Si-yu looked up from comforting Piluk with a grin.
“Lucky for all of us. Thanks for the rescue. I was afraid the cleric was going to run out of story before you got here, but it turns out there was just enough.”
“How in the world did you know that they were coming?” asked Chih, and Si-yu laughed.
“I didn’t. Piluk did. She started to get excited a little while ago. She was talking to someone, and she’s no dummy, my baby, is she?” cooed Si-yu, leaning up to thump Piluk’s shoulder. The mammoth swayed in a way that was decidedly smug, and her trunk knocked against her rider’s hip with pleasure.
“How did she know?” asked Chih, baffled.
“Calls we can’t hear,” said Hyun-lee. “That’s what I think it is, anyway.”
“Uncle says it’s a kinship connection, that they can always talk to their relatives no matter how far apart they are. Piluk is Malli’s third cousin on her dam’s side. That would do it.”
“Your uncle still thinks that they should get meat every solstice. That’s not right.”
Abruptly, they both seemed to remember that Chih was there. They couldn’t quite tell if the pair were embarrassed to be caught quibbling or protecting trade secrets, but Hyun-lee changed the topic abruptly.
“And you, cleric. What’s your story?”
“I needed to get through the pass and then south to Kephi. Si-yu was kind enough to escort me up to the way station, and then . . . tigers.”
Hyun-lee laughed, her eyes lost in the cheerful lines of her face.
“And then tigers sounds about right. Those are probably the three they were talking about on the circuit. We’ll keep an eye out. Ingrusk will probably set a bounty on their hides before too long.”
Chih couldn’t help feel a pang of regret at the fact. It wasn’t as if bounties weren’t set on human outlaws as well as tigers, but it seemed . . . a shame, perhaps. If they hung Sinh Loan’s skull on the ice wall at Ingrusk, the only place she would live on was in the archives of Singing Hills.
“Well, Borsoon’s a little out of your way, but you can likely hitch a ride from there,” said Hyun-lee, coming to a decision.
“But . . . we’re going to sleep first, right?” asked Chih plaintively, and Hyun-lee slapped them jovially on the shoulder.
“Of course, we’re not savages. Go ahead and go lie down in the way station. You look like something the mammoth trampled flat.”
Chih turned straight into a hug from Si-yu.

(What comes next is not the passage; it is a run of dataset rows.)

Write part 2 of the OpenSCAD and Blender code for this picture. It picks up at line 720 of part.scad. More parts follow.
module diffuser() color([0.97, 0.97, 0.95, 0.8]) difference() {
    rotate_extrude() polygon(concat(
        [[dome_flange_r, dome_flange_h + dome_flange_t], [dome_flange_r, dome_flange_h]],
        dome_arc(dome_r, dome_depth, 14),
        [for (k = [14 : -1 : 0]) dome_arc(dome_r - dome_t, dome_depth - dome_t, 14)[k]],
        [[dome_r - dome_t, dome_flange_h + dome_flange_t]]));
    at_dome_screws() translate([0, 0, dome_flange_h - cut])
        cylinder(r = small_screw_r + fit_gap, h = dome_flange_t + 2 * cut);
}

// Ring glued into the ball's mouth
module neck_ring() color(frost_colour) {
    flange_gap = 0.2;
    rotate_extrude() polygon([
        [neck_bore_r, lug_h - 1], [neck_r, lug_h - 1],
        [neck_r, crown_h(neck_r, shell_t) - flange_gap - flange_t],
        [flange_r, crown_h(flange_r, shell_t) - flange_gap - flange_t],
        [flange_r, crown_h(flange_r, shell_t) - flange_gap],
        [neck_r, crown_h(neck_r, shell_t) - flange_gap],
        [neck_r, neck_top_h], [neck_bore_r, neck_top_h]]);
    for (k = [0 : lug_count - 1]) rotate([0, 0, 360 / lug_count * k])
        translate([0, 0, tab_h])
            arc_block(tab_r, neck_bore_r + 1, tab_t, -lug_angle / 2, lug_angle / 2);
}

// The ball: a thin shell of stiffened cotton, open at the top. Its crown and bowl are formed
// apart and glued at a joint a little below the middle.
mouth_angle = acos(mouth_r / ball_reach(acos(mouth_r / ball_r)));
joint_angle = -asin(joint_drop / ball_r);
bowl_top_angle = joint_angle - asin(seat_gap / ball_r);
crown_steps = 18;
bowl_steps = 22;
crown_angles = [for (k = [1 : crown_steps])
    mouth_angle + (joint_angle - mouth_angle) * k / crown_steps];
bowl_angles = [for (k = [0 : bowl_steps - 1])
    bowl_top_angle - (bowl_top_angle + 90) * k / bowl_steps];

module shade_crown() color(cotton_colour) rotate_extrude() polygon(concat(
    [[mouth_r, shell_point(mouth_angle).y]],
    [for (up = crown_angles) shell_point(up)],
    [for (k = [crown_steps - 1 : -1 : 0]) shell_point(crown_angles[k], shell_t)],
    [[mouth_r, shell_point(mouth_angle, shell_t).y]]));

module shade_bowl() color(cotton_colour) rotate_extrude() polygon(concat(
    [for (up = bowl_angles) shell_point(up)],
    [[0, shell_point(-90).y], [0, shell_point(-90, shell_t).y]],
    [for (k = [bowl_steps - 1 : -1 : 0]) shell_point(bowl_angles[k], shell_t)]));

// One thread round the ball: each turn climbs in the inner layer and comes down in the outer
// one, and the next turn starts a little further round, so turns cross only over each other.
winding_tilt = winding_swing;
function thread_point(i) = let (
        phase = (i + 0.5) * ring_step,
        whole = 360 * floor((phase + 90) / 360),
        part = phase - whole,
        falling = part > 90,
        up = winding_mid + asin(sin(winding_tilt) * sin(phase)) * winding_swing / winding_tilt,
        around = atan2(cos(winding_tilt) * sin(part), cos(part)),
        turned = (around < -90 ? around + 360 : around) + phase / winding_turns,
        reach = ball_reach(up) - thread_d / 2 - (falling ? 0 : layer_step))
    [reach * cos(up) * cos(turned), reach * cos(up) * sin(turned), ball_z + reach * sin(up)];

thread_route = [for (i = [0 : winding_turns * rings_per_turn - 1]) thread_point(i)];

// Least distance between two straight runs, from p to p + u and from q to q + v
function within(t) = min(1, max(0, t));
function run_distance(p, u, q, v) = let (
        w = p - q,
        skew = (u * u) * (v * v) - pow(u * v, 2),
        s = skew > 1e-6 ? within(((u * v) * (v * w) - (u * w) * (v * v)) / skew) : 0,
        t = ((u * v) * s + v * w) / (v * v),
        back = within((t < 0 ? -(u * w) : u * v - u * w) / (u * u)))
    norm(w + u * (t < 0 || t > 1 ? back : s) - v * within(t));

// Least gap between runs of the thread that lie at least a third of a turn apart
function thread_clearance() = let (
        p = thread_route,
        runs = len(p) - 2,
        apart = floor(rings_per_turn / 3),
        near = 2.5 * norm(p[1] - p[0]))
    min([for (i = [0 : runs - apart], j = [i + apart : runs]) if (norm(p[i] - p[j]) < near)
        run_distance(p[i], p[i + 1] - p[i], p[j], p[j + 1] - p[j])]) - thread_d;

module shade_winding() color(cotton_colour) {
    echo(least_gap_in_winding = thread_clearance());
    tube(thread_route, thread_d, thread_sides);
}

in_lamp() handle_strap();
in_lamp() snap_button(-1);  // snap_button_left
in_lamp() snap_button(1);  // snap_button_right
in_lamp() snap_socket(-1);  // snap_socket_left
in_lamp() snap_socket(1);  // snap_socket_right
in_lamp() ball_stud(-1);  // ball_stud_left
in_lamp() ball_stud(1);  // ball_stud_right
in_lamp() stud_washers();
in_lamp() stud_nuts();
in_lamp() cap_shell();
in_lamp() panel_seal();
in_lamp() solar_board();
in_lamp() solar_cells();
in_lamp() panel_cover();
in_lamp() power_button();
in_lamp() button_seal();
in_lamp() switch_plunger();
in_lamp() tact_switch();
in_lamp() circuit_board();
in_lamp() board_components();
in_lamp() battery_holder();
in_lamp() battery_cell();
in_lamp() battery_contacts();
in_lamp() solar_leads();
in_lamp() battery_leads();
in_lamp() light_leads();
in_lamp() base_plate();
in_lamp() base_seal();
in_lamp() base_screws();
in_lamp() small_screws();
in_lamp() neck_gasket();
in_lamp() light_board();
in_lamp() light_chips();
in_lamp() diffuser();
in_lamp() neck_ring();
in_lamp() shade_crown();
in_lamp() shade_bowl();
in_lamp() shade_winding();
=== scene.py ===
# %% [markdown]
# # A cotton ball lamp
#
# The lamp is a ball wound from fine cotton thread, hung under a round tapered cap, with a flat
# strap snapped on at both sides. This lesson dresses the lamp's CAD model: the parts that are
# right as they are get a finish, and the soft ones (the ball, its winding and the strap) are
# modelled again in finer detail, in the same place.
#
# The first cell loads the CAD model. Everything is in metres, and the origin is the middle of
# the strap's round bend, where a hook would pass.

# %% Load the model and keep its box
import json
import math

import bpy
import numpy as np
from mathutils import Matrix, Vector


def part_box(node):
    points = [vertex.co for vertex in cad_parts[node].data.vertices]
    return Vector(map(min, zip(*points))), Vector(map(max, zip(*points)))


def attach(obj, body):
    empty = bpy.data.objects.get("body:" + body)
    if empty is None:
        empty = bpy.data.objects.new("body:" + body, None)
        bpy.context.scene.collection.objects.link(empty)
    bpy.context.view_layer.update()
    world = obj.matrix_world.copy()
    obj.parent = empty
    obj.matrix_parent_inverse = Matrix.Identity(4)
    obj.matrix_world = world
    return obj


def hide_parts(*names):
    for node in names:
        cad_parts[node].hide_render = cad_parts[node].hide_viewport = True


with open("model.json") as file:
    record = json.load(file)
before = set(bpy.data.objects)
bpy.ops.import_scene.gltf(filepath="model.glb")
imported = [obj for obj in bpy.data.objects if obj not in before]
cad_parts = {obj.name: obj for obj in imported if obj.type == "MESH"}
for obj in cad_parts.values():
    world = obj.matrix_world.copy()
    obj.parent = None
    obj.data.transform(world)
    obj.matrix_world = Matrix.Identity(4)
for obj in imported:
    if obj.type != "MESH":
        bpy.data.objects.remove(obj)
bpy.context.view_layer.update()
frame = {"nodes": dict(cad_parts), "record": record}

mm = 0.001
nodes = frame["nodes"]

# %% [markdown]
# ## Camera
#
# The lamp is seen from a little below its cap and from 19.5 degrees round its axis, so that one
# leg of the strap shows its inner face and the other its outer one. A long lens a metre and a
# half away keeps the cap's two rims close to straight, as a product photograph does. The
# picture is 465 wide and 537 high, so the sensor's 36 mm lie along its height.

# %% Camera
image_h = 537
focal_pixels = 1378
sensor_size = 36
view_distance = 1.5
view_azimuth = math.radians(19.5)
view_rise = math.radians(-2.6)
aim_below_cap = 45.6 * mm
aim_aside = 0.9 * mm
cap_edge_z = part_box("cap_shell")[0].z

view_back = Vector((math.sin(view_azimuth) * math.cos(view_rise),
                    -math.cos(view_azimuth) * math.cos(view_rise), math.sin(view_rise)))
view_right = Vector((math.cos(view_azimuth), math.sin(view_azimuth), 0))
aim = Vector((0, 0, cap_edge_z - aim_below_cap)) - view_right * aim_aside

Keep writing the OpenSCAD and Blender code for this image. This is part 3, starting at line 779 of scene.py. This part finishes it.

“You did pretty good for an out-of-shape southerner,” she said cheerfully. “Get some sleep. Dream of meat.”
Chih was so shaky on their legs that they thought they might collapse before they got to the door of the way station. The ground seemed to tilt underneath them, and they kept seeing flashes of orange and black out of the corner of their eyes.
They were close to falling asleep on their feet, but then something made them turn their head, and they stared.
The big bull stalked the edge of the clearing, ears standing out from his head, and tossing his head from side to side. He wasn’t saddled, but his curving tusks were capped with polished steel, and they guessed that his back was easily level with the roof of the way station, far larger than the cows, far heavier and mountainous.
Royal mammoth, Chih’s mind supplied. They crossed the Ko-anam Fords. One just like this broke the gates of the Palace of Gleaming Light, letting the winter into Anh . . .
Chih froze as the one that Hyun-lee had called the Great Star—he must be going to stud at the stables in Borsoon, I wonder if they would let me go see—stamped one last time at the edge of the clearing, snorted, and then wandered up to Chih. They stood stock still as the royal mammoth leaned down and his trunk came up to knock back their hood and sniff curiously at Chih’s head. The bull’s touch was surprisingly delicate and now Chih could see the phlanges, one above and one below the flaring nostrils, mobile enough to wrap around branches and grab and pinch. Up close, the bull was overwhelming, a wall of solid muscle and fur that could trample an empire flat.
“Hello,” Chih said softly. “I wish Almost Brilliant could see you . . .”
The bull abruptly decided that Chih was fine, and turned to patrol the edge of the clearing again, and after one last look to reassure themself that there were no tigers around, Chih went into the way station.